● **What you need to do**:
Reproduce the listing verbatim.

═════ Records supplied

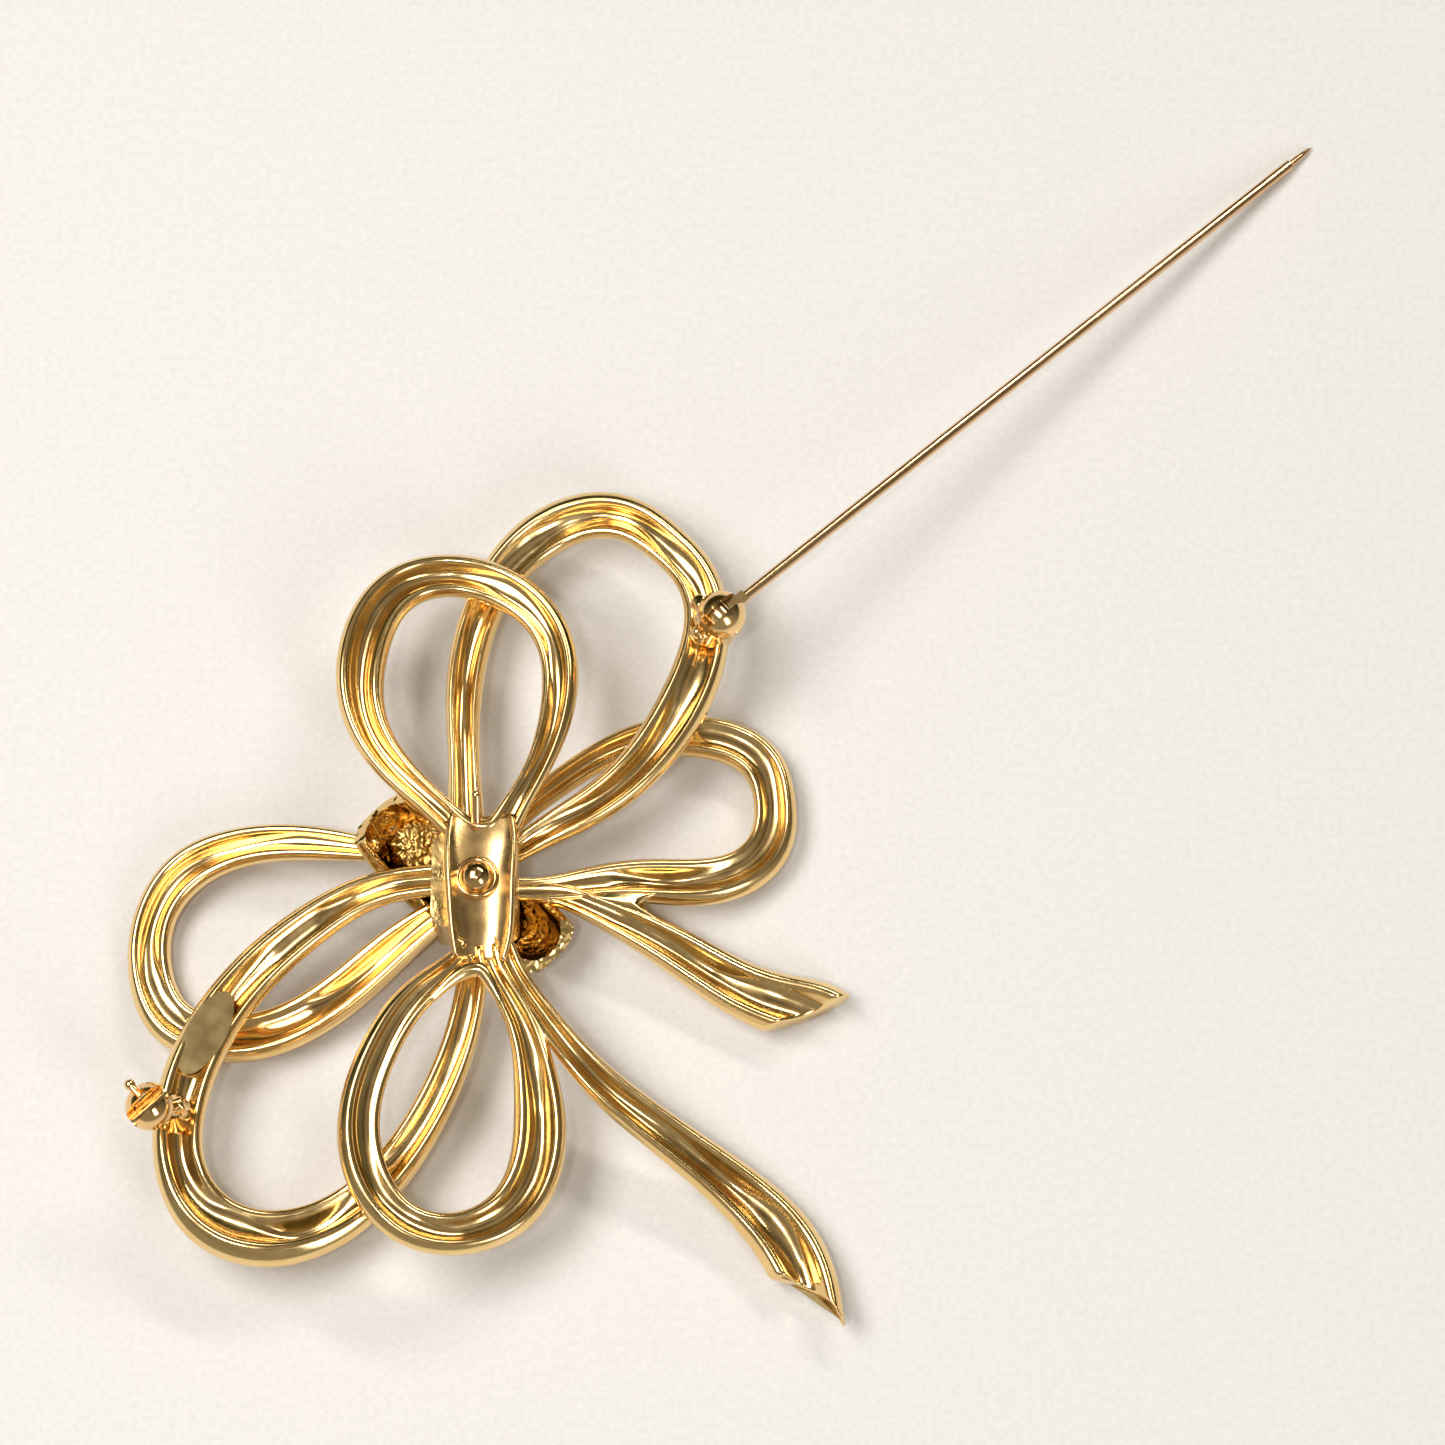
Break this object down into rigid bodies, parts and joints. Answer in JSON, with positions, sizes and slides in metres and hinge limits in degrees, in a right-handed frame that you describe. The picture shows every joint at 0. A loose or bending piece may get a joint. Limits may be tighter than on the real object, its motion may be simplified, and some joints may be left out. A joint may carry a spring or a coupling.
{
  "type": "hat pin",
  "caption": "Hollow-backed ribbon-bow pin with a long stem on a ball hinge and a turning ball safety catch.",
  "frame": {"origin": "on the resting plane, under the centre rivet, with the bow lying face down", "axes": "+Z out of the open back, +Y towards the upper loop, +X towards the short tail seen from the back"},
  "size_m": [0.0976, 0.1031, 0.0121],
  "materials": {
    "gold": "polished yellow gold",
    "cast_gold": "as-cast yellow gold",
    "findings_gold": "polished yellow gold, slightly rosier",
    "drawn_gold": "drawn rose-yellow gold wire",
    "satin_gold": "satin flat plate"
  },
  "bodies": {
    "bow": {"upper_loop": "gold", "lower_loop": "gold", "long_tail": "gold", "back_saddle": "gold", "upper_right_loop": "gold", "right_loop": "gold", "short_tail": "gold", "left_loop": "gold", "lower_left_loop": "gold", "front_knot": "gold", "knot_core": "cast_gold", "centre_rivet": "findings_gold", "rivet_ring": "findings_gold", "guide_post": "findings_gold", "oval_plate": "satin_gold", "hinge_seat": "findings_gold", "hinge_ball": "findings_gold", "hinge_rivet": "findings_gold", "catch_seat": "findings_gold", "catch_ball": "findings_gold"},
    "stem": {"stem_eye": "findings_gold", "pin_stem": "drawn_gold"},
    "rotor": {"catch_rotor": "findings_gold", "catch_lug": "findings_gold"}
  },
  "joints": [
    {"name": "pin_swing", "type": "hinge", "parent": "bow", "child": "stem", "pos_m": [0.0194, 0.0215, 0.0102], "axis": [0.6723, -0.7402, 0], "range_deg": [0, 188.5]},
    {"name": "catch_turn", "type": "hinge", "parent": "bow", "child": "rotor", "pos_m": [-0.0253, -0.0191, 0.0102], "axis": [0.7402, 0.6723, 0], "range_deg": [0, 90]}
  ]
}
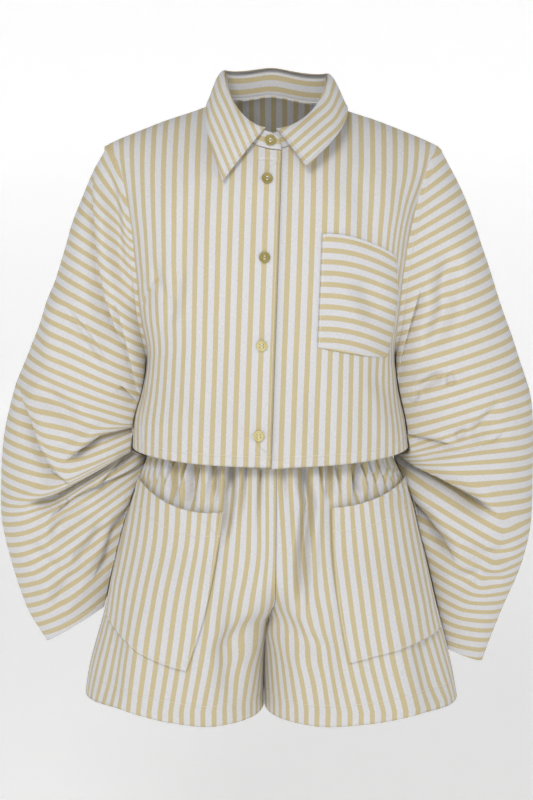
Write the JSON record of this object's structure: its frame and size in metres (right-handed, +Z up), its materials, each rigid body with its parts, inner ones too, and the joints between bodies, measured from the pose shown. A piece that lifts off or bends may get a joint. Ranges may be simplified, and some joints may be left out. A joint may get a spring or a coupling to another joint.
{
  "type": "shirt and shorts set",
  "caption": "Striped cotton set in its worn shape: cropped button shirt with wide curved sleeves and a chest pocket, over gathered shorts with patch pockets.",
  "frame": {"origin": "inside the neck, at the height where the shoulder seams meet the collar", "axes": "+Z up as worn, the front faces -Y, +X towards the wearer's left side"},
  "size_m": [0.704, 0.2464, 0.833],
  "materials": {
    "striped_cotton": "woven cotton with tan and light blue-white stripes and fine specks",
    "button": "olive-gold four-hole buttons with a soft gloss"
  },
  "bodies": {
    "root": {"shirt_front_right": "striped_cotton", "shirt_front_left": "striped_cotton", "shirt_back": "striped_cotton", "sleeve_right": "striped_cotton", "sleeve_left": "striped_cotton", "collar_stand": "striped_cotton", "collar_fall": "striped_cotton", "chest_pocket": "striped_cotton", "shorts_front_right": "striped_cotton", "shorts_front_left": "striped_cotton", "shorts_back_right": "striped_cotton", "shorts_back_left": "striped_cotton", "waistband": "striped_cotton", "shorts_pocket_right": "striped_cotton", "shorts_pocket_left": "striped_cotton", "button_1": "button", "button_2": "button", "button_3": "button", "button_4": "button", "button_5": "button"}
  },
  "joints": []
}
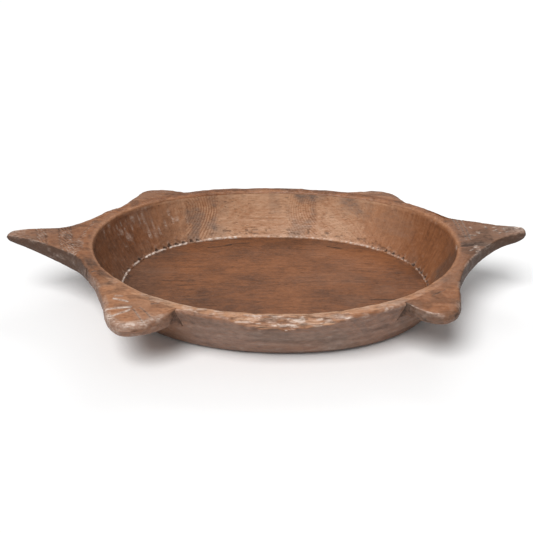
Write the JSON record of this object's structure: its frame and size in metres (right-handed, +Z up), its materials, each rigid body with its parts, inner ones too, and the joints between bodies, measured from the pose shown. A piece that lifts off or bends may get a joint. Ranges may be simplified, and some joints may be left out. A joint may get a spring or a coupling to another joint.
{
  "type": "carved wooden bowl",
  "caption": "Long shallow oval bowl carved from solid hardwood, with a flat base, a pointed horn at each end and rounded lobes at the corners of the rim.",
  "frame": {"origin": "middle of the bowl's outline in plan, on the flat base it stands on", "axes": "+X along the bowl's length towards the right-hand horn, +Y towards the back long side, +Z up out of the hollow"},
  "size_m": [0.8481, 0.4503, 0.1162],
  "materials": {
    "floor_wood": "tool-cut and worn smooth, brown hardwood with an old wax",
    "wall_wood": "tool-cut hardwood, waxed, lighter on the inside of the far wall",
    "handle_wood": "worn, incised and weathered hardwood with a dull wax"
  },
  "bodies": {
    "root": {"basin_floor": "floor_wood", "basin_wall": "wall_wood", "horn_left": "handle_wood", "horn_right": "handle_wood", "lobe_front_left": "handle_wood", "lobe_front_right": "handle_wood", "lobe_back_left": "handle_wood", "lobe_back_right": "handle_wood"}
  },
  "joints": []
}
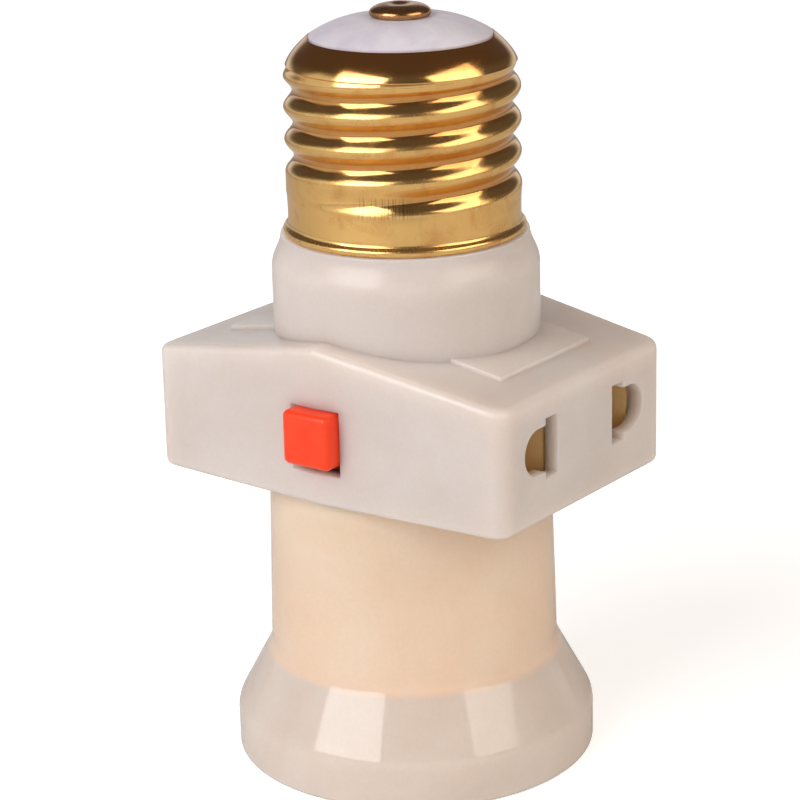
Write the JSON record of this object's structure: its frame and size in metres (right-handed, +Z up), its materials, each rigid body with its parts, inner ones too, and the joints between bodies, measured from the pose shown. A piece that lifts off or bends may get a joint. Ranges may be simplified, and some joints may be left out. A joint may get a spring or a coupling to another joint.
{
  "type": "switched lamp socket",
  "caption": "Screw-in lamp socket adaptor with a slide switch, a lamp socket below and a two-pin outlet at each end of its box.",
  "frame": {"origin": "centre of the flared mouth's rim, on the plane the part stands on", "axes": "+Z up from the mouth to the screw base, +X towards one outlet face, the switch on the -Y side"},
  "size_m": [0.0476, 0.0414, 0.0866],
  "materials": {
    "brass": "bright rolled sheet",
    "contact_brass": "dull strip",
    "insulator": "satin",
    "milky_plastic": "glossy, slightly translucent",
    "cream_plastic": "glossy, slightly translucent",
    "knob_plastic": "satin",
    "board": "pressed board",
    "steel": "plated"
  },
  "bodies": {
    "holder": {"screw_shell": "brass", "base_insulator": "insulator", "centre_contact": "contact_brass", "live_lead": "contact_brass", "neutral_strap": "contact_brass", "upper_housing": "milky_plastic", "socket_body": "cream_plastic", "housing_screws": "steel", "switch_board": "board", "feed_contact": "contact_brass", "lamp_contact": "contact_brass", "live_bus": "contact_brass", "neutral_bus": "contact_brass", "socket_shell": "brass", "centre_tongue": "contact_brass", "tongue_rivet": "steel", "shell_rivets": "steel"},
    "slider": {"switch_knob": "knob_plastic", "knob_spring": "steel", "contact_bridge": "contact_brass"}
  },
  "joints": [
    {"name": "switch_slide", "type": "slide", "parent": "holder", "child": "slider", "axis": [0, 0, 1], "range_m": [-0.0011, 0]}
  ]
}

══════════

● **Exercise response**:
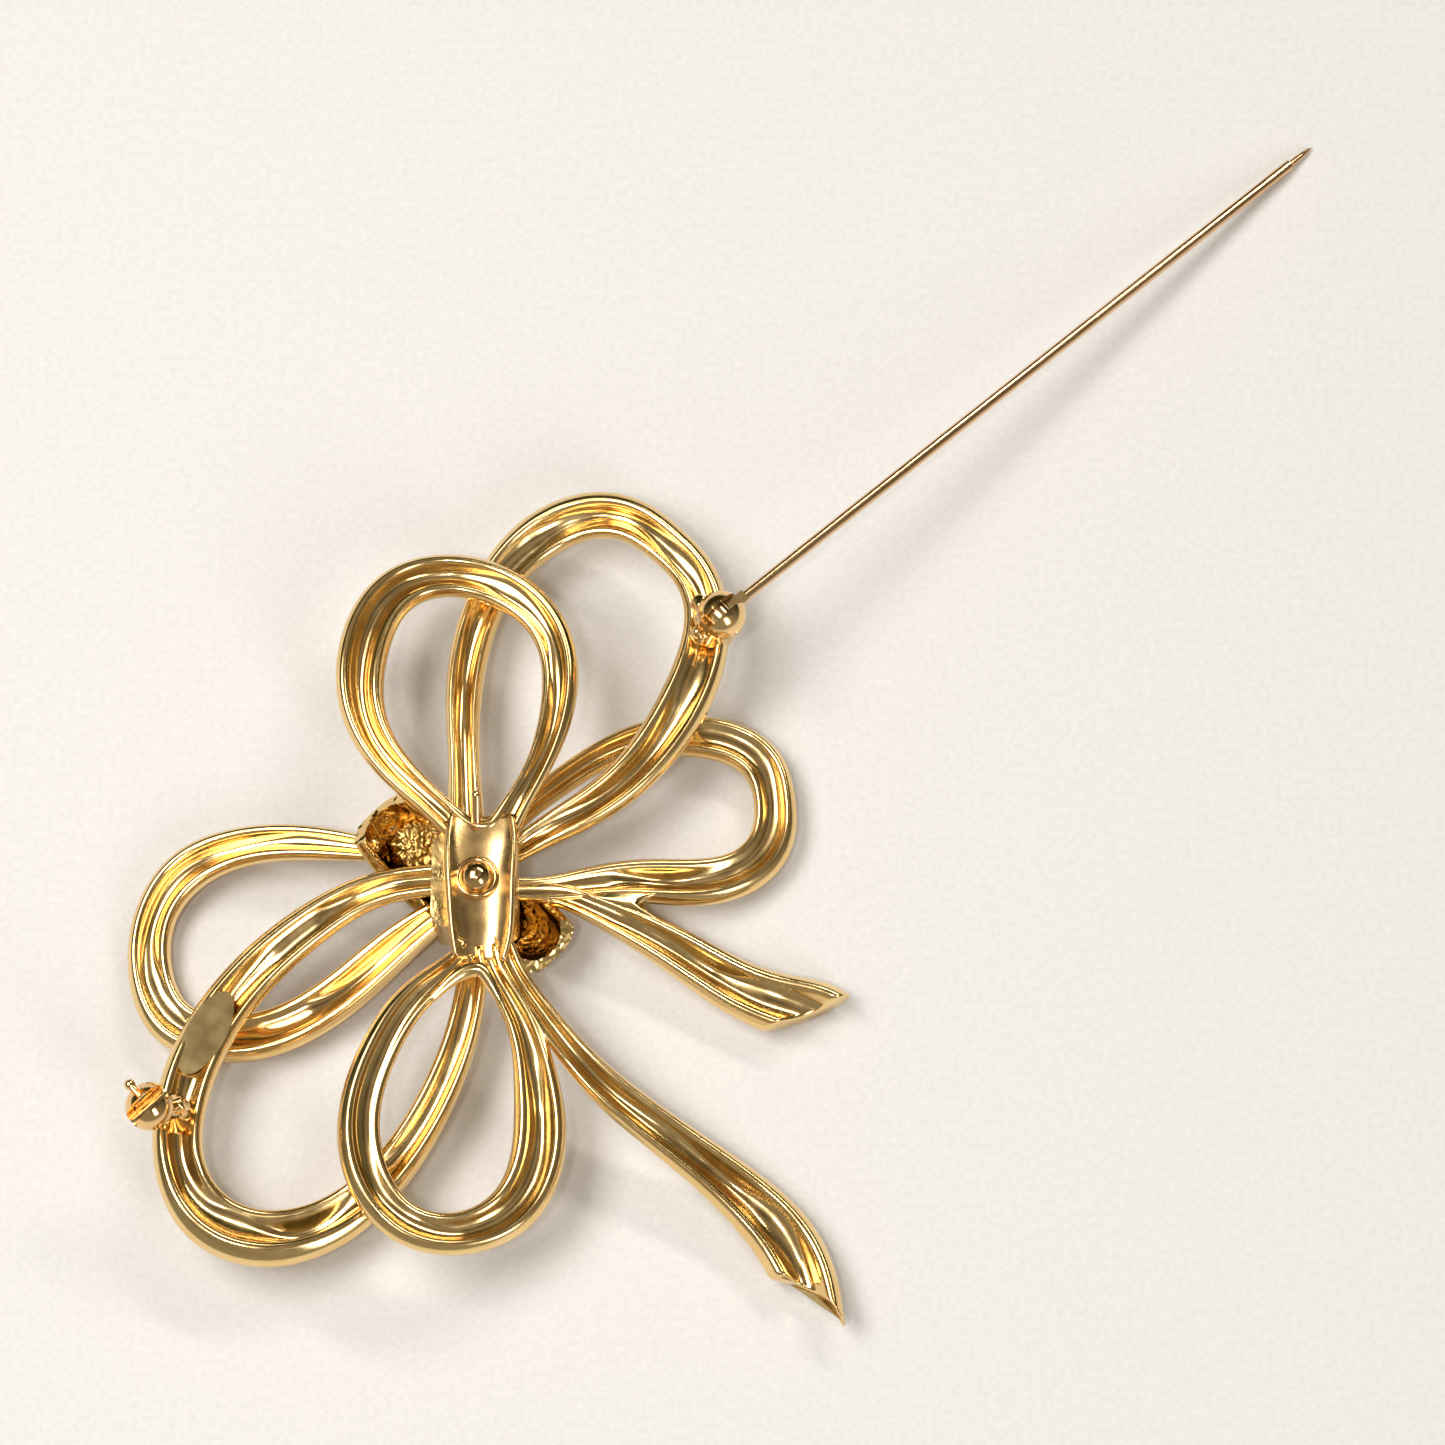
Break this object down into rigid bodies, parts and joints. Answer in JSON, with positions, sizes and slides in metres and hinge limits in degrees, in a right-handed frame that you describe. The picture shows every joint at 0. A loose or bending piece may get a joint. Limits may be tighter than on the real object, its motion may be simplified, and some joints may be left out. A joint may carry a spring or a coupling.
{
  "type": "hat pin",
  "caption": "Hollow-backed ribbon-bow pin with a long stem on a ball hinge and a turning ball safety catch.",
  "frame": {"origin": "on the resting plane, under the centre rivet, with the bow lying face down", "axes": "+Z out of the open back, +Y towards the upper loop, +X towards the short tail seen from the back"},
  "size_m": [0.0976, 0.1031, 0.0121],
  "materials": {
    "gold": "polished yellow gold",
    "cast_gold": "as-cast yellow gold",
    "findings_gold": "polished yellow gold, slightly rosier",
    "drawn_gold": "drawn rose-yellow gold wire",
    "satin_gold": "satin flat plate"
  },
  "bodies": {
    "bow": {"upper_loop": "gold", "lower_loop": "gold", "long_tail": "gold", "back_saddle": "gold", "upper_right_loop": "gold", "right_loop": "gold", "short_tail": "gold", "left_loop": "gold", "lower_left_loop": "gold", "front_knot": "gold", "knot_core": "cast_gold", "centre_rivet": "findings_gold", "rivet_ring": "findings_gold", "guide_post": "findings_gold", "oval_plate": "satin_gold", "hinge_seat": "findings_gold", "hinge_ball": "findings_gold", "hinge_rivet": "findings_gold", "catch_seat": "findings_gold", "catch_ball": "findings_gold"},
    "stem": {"stem_eye": "findings_gold", "pin_stem": "drawn_gold"},
    "rotor": {"catch_rotor": "findings_gold", "catch_lug": "findings_gold"}
  },
  "joints": [
    {"name": "pin_swing", "type": "hinge", "parent": "bow", "child": "stem", "pos_m": [0.0194, 0.0215, 0.0102], "axis": [0.6723, -0.7402, 0], "range_deg": [0, 188.5]},
    {"name": "catch_turn", "type": "hinge", "parent": "bow", "child": "rotor", "pos_m": [-0.0253, -0.0191, 0.0102], "axis": [0.7402, 0.6723, 0], "range_deg": [0, 90]}
  ]
}
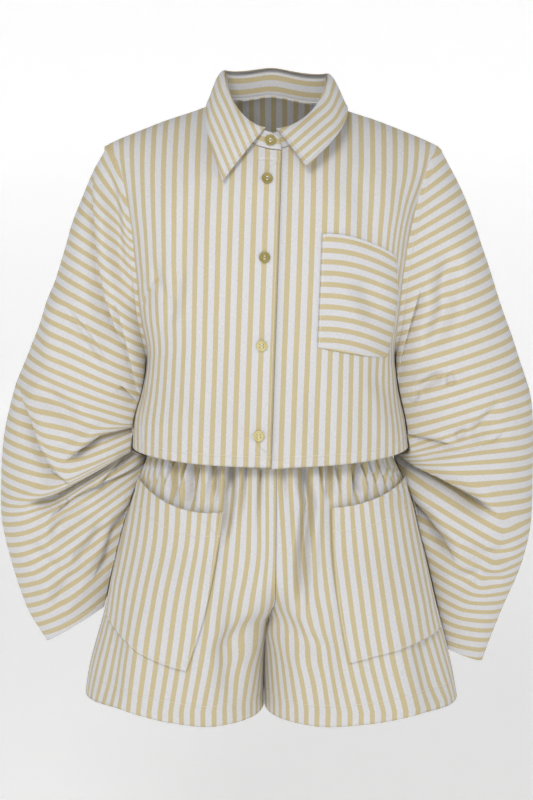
Write the JSON record of this object's structure: its frame and size in metres (right-handed, +Z up), its materials, each rigid body with its parts, inner ones too, and the joints between bodies, measured from the pose shown. A piece that lifts off or bends may get a joint. Ranges may be simplified, and some joints may be left out. A joint may get a spring or a coupling to another joint.
{
  "type": "shirt and shorts set",
  "caption": "Striped cotton set in its worn shape: cropped button shirt with wide curved sleeves and a chest pocket, over gathered shorts with patch pockets.",
  "frame": {"origin": "inside the neck, at the height where the shoulder seams meet the collar", "axes": "+Z up as worn, the front faces -Y, +X towards the wearer's left side"},
  "size_m": [0.704, 0.2464, 0.833],
  "materials": {
    "striped_cotton": "woven cotton with tan and light blue-white stripes and fine specks",
    "button": "olive-gold four-hole buttons with a soft gloss"
  },
  "bodies": {
    "root": {"shirt_front_right": "striped_cotton", "shirt_front_left": "striped_cotton", "shirt_back": "striped_cotton", "sleeve_right": "striped_cotton", "sleeve_left": "striped_cotton", "collar_stand": "striped_cotton", "collar_fall": "striped_cotton", "chest_pocket": "striped_cotton", "shorts_front_right": "striped_cotton", "shorts_front_left": "striped_cotton", "shorts_back_right": "striped_cotton", "shorts_back_left": "striped_cotton", "waistband": "striped_cotton", "shorts_pocket_right": "striped_cotton", "shorts_pocket_left": "striped_cotton", "button_1": "button", "button_2": "button", "button_3": "button", "button_4": "button", "button_5": "button"}
  },
  "joints": []
}
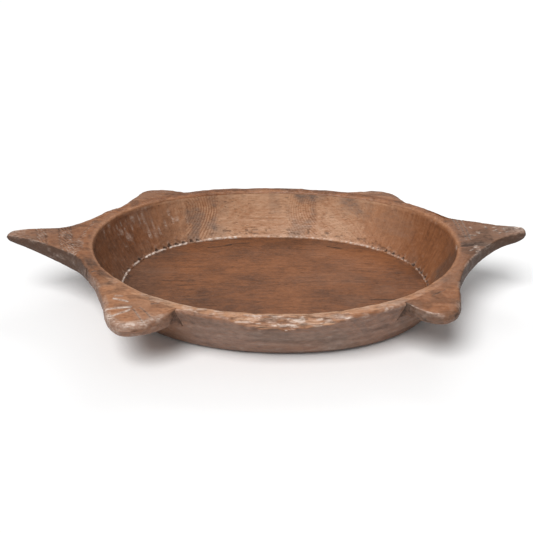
Write the JSON record of this object's structure: its frame and size in metres (right-handed, +Z up), its materials, each rigid body with its parts, inner ones too, and the joints between bodies, measured from the pose shown. A piece that lifts off or bends may get a joint. Ranges may be simplified, and some joints may be left out. A joint may get a spring or a coupling to another joint.
{
  "type": "carved wooden bowl",
  "caption": "Long shallow oval bowl carved from solid hardwood, with a flat base, a pointed horn at each end and rounded lobes at the corners of the rim.",
  "frame": {"origin": "middle of the bowl's outline in plan, on the flat base it stands on", "axes": "+X along the bowl's length towards the right-hand horn, +Y towards the back long side, +Z up out of the hollow"},
  "size_m": [0.8481, 0.4503, 0.1162],
  "materials": {
    "floor_wood": "tool-cut and worn smooth, brown hardwood with an old wax",
    "wall_wood": "tool-cut hardwood, waxed, lighter on the inside of the far wall",
    "handle_wood": "worn, incised and weathered hardwood with a dull wax"
  },
  "bodies": {
    "root": {"basin_floor": "floor_wood", "basin_wall": "wall_wood", "horn_left": "handle_wood", "horn_right": "handle_wood", "lobe_front_left": "handle_wood", "lobe_front_right": "handle_wood", "lobe_back_left": "handle_wood", "lobe_back_right": "handle_wood"}
  },
  "joints": []
}
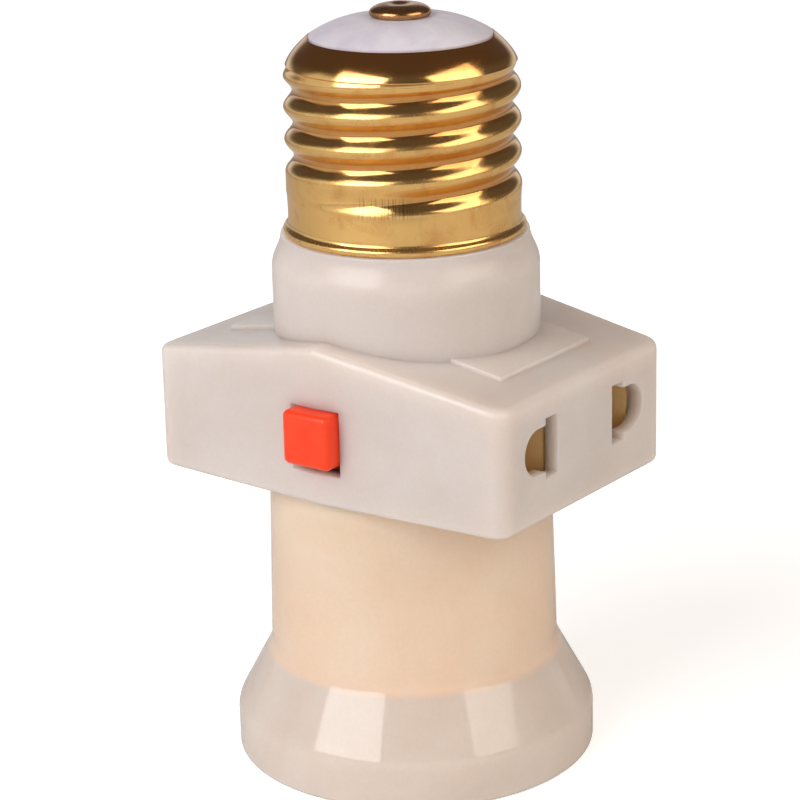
Write the JSON record of this object's structure: its frame and size in metres (right-handed, +Z up), its materials, each rigid body with its parts, inner ones too, and the joints between bodies, measured from the pose shown. A piece that lifts off or bends may get a joint. Ranges may be simplified, and some joints may be left out. A joint may get a spring or a coupling to another joint.
{
  "type": "switched lamp socket",
  "caption": "Screw-in lamp socket adaptor with a slide switch, a lamp socket below and a two-pin outlet at each end of its box.",
  "frame": {"origin": "centre of the flared mouth's rim, on the plane the part stands on", "axes": "+Z up from the mouth to the screw base, +X towards one outlet face, the switch on the -Y side"},
  "size_m": [0.0476, 0.0414, 0.0866],
  "materials": {
    "brass": "bright rolled sheet",
    "contact_brass": "dull strip",
    "insulator": "satin",
    "milky_plastic": "glossy, slightly translucent",
    "cream_plastic": "glossy, slightly translucent",
    "knob_plastic": "satin",
    "board": "pressed board",
    "steel": "plated"
  },
  "bodies": {
    "holder": {"screw_shell": "brass", "base_insulator": "insulator", "centre_contact": "contact_brass", "live_lead": "contact_brass", "neutral_strap": "contact_brass", "upper_housing": "milky_plastic", "socket_body": "cream_plastic", "housing_screws": "steel", "switch_board": "board", "feed_contact": "contact_brass", "lamp_contact": "contact_brass", "live_bus": "contact_brass", "neutral_bus": "contact_brass", "socket_shell": "brass", "centre_tongue": "contact_brass", "tongue_rivet": "steel", "shell_rivets": "steel"},
    "slider": {"switch_knob": "knob_plastic", "knob_spring": "steel", "contact_bridge": "contact_brass"}
  },
  "joints": [
    {"name": "switch_slide", "type": "slide", "parent": "holder", "child": "slider", "axis": [0, 0, 1], "range_m": [-0.0011, 0]}
  ]
}